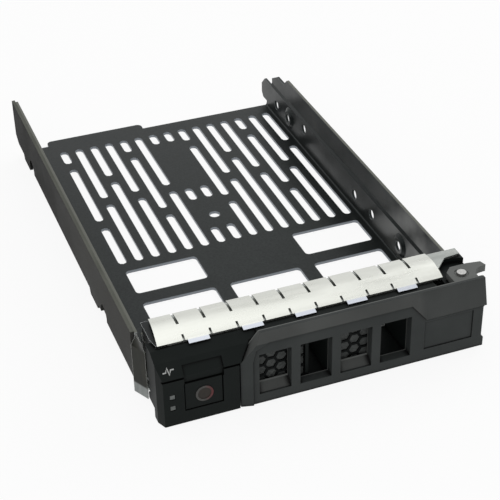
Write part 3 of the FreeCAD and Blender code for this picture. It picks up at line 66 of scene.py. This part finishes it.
class Shader:
    """A material's node tree with short ways to add what the finishes here need."""

    def __init__(self, name):
        self.material = bpy.data.materials.new(name)
        self.material.use_nodes = True
        self.tree = self.material.node_tree
        self.bsdf = self.tree.nodes["Principled BSDF"]
        texture = self.add("ShaderNodeTexCoord")
        self.place, self.normal = texture.outputs["Object"], texture.outputs["Normal"]

    def add(self, kind, **settings):
        """A new node, with settings such as its operation."""
        node = self.tree.nodes.new(kind)
        for key, value in settings.items():
            setattr(node, key, value)
        return node

    def link(self, source, target):
        """Join an output socket to an input socket."""
        self.tree.links.new(source, target)

    def noise(self, scale, detail=4.0, roughness=0.55, stretch=None):
        """Noise over the object, finer along axes with a larger stretch."""
        node = self.add("ShaderNodeTexNoise")
        node.inputs["Scale"].default_value = scale
        node.inputs["Detail"].default_value = detail
        node.inputs["Roughness"].default_value = roughness
        source = self.place
        if stretch:
            mapping = self.add("ShaderNodeMapping")
            mapping.inputs["Scale"].default_value = stretch
            self.link(self.place, mapping.inputs["Vector"])
            source = mapping.outputs["Vector"]
        self.link(source, node.inputs["Vector"])
        return node.outputs["Fac"]

    def ramp(self, factor, low, high, start=NOISE_LOW, end=NOISE_HIGH):
        """A colour that goes from low to high as the factor goes from start to end."""
        node = self.add("ShaderNodeValToRGB")
        node.color_ramp.elements[0].position = start
        node.color_ramp.elements[1].position = end
        node.color_ramp.elements[0].color = (*low, 1)
        node.color_ramp.elements[1].color = (*high, 1)
        self.link(factor, node.inputs["Fac"])
        return node.outputs["Color"]

    def span(self, factor, low, high):
        """A noise's usual range turned into low to high."""
        node = self.link_in("ShaderNodeMapRange", factor)
        node.inputs["From Min"].default_value = NOISE_LOW
        node.inputs["From Max"].default_value = NOISE_HIGH
        node.inputs["To Min"].default_value = low
        node.inputs["To Max"].default_value = high
        return node.outputs["Result"]

    def edge(self, radius):
        """1 on edges that are sharper than the radius, 0 on flat faces."""
        flat = self.add("ShaderNodeNewGeometry").outputs["Normal"]
        rounded = self.rounded(radius)
        dot = self.link_in("ShaderNodeVectorMath", rounded, operation="DOT_PRODUCT")
        self.link(flat, dot.inputs[1])
        flat_match, edge_match = 0.99, 0.80
        return self.step(dot.outputs["Value"], flat_match, edge_match)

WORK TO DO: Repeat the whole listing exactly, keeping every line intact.

OUTPUT:
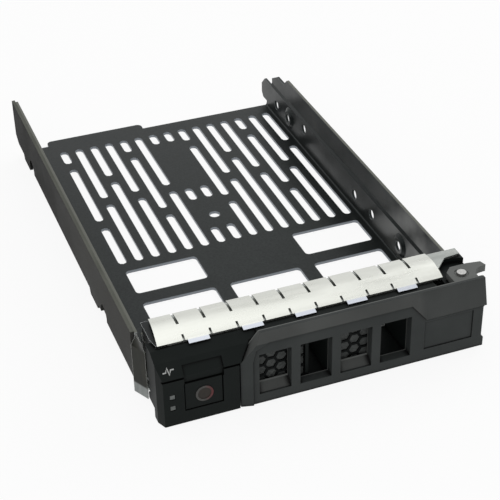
Write part 3 of the FreeCAD and Blender code for this picture. It picks up at line 66 of scene.py. This part finishes it.
class Shader:
    """A material's node tree with short ways to add what the finishes here need."""

    def __init__(self, name):
        self.material = bpy.data.materials.new(name)
        self.material.use_nodes = True
        self.tree = self.material.node_tree
        self.bsdf = self.tree.nodes["Principled BSDF"]
        texture = self.add("ShaderNodeTexCoord")
        self.place, self.normal = texture.outputs["Object"], texture.outputs["Normal"]

    def add(self, kind, **settings):
        """A new node, with settings such as its operation."""
        node = self.tree.nodes.new(kind)
        for key, value in settings.items():
            setattr(node, key, value)
        return node

    def link(self, source, target):
        """Join an output socket to an input socket."""
        self.tree.links.new(source, target)

    def noise(self, scale, detail=4.0, roughness=0.55, stretch=None):
        """Noise over the object, finer along axes with a larger stretch."""
        node = self.add("ShaderNodeTexNoise")
        node.inputs["Scale"].default_value = scale
        node.inputs["Detail"].default_value = detail
        node.inputs["Roughness"].default_value = roughness
        source = self.place
        if stretch:
            mapping = self.add("ShaderNodeMapping")
            mapping.inputs["Scale"].default_value = stretch
            self.link(self.place, mapping.inputs["Vector"])
            source = mapping.outputs["Vector"]
        self.link(source, node.inputs["Vector"])
        return node.outputs["Fac"]

    def ramp(self, factor, low, high, start=NOISE_LOW, end=NOISE_HIGH):
        """A colour that goes from low to high as the factor goes from start to end."""
        node = self.add("ShaderNodeValToRGB")
        node.color_ramp.elements[0].position = start
        node.color_ramp.elements[1].position = end
        node.color_ramp.elements[0].color = (*low, 1)
        node.color_ramp.elements[1].color = (*high, 1)
        self.link(factor, node.inputs["Fac"])
        return node.outputs["Color"]

    def span(self, factor, low, high):
        """A noise's usual range turned into low to high."""
        node = self.link_in("ShaderNodeMapRange", factor)
        node.inputs["From Min"].default_value = NOISE_LOW
        node.inputs["From Max"].default_value = NOISE_HIGH
        node.inputs["To Min"].default_value = low
        node.inputs["To Max"].default_value = high
        return node.outputs["Result"]

    def edge(self, radius):
        """1 on edges that are sharper than the radius, 0 on flat faces."""
        flat = self.add("ShaderNodeNewGeometry").outputs["Normal"]
        rounded = self.rounded(radius)
        dot = self.link_in("ShaderNodeVectorMath", rounded, operation="DOT_PRODUCT")
        self.link(flat, dot.inputs[1])
        flat_match, edge_match = 0.99, 0.80
        return self.step(dot.outputs["Value"], flat_match, edge_match)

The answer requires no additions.